Palm might be resurrecting its aborted Foleo device to make a play for the hot netbook market.
Trip Chowdhry, an analyst with Global Equities Research, says Palm intends to produce a $399 netbook that will run the Palm WebOS operating system, which will debut soon on the eagerly awaited Pre smart phone.
I’m one of the few people who thought Palm should have pressed ahead with its original Foleo device. It could have defined the netbook category before Taiwan’s Asus came out with the Eee PC, the first popular netbook, in late 2007.
The netbook category has evolved a lot since then, moving closer to traditional notebook PCs. The original netbooks were Linux based, but Microsoft, sensing a threat to one of its core businesses, quickly made a version of its Windows operating system for netbooks. Now netbooks are basically low-end notebook PCs with smaller screens.
Palm’s resurrected Foleo could redefine the netbook category and bring it back to the original vision of a class of devices between smart phones and notebook PCs.
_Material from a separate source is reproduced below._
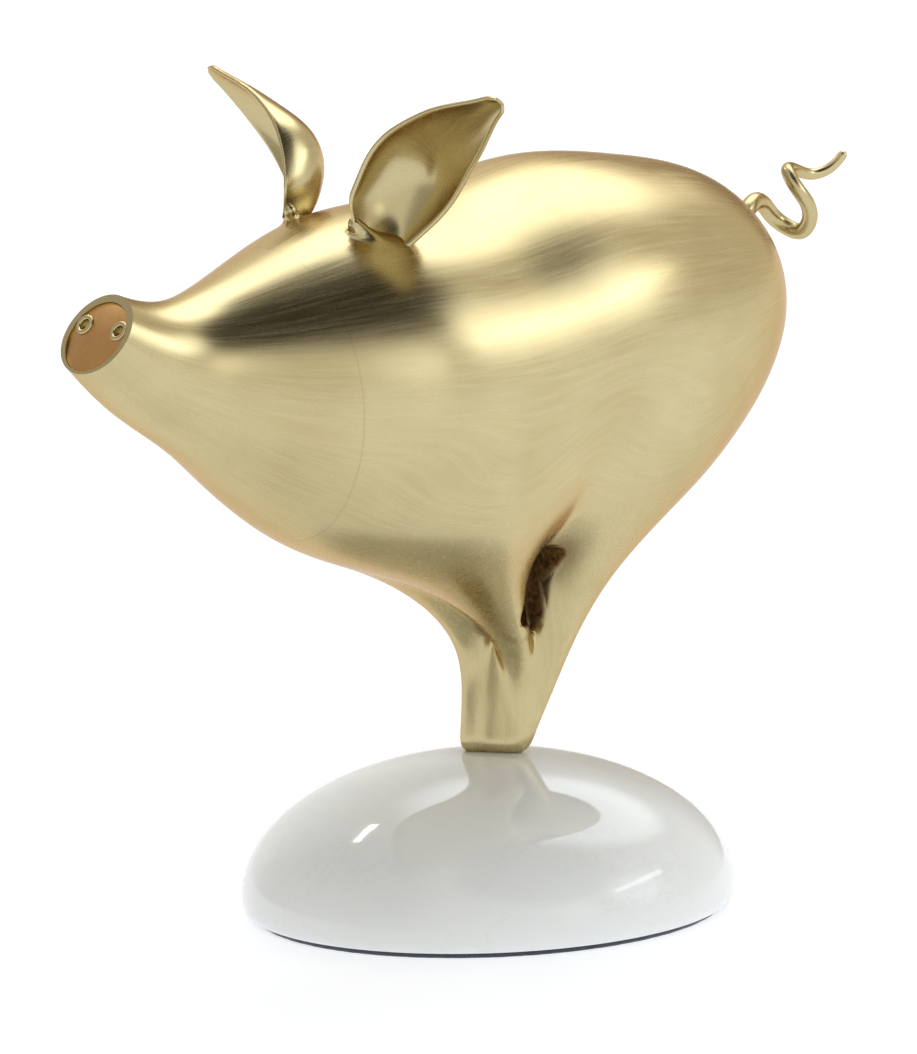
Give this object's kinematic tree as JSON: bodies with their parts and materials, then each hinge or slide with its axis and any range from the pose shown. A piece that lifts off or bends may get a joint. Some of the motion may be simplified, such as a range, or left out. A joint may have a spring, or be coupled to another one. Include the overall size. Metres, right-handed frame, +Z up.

Netbooks were originally designed as secondary notebook PCs. These ultraportable devices would be small, lightweight and designed for users to whip out in coffee shops to surf the net, blog or manage e-mail.
If Palm does come out with a Foleo product, it should stay true to the ideals of the original. As such, it should have a full-size keyboard for comfortable typing. It should have flash memory for long battery life. It also needs to be able to create and edit Microsoft Word documents and Excel spreadsheets and read PowerPoint slides and PDFs.
And it should turn on and off instantly, something slow-booting Windows PCs can’t do.
Photo above:
The original Palm Foleo subnotebook, which debuted in May 2007. Palm canceled the product in September 2007 in order to focus on its core smart phone business.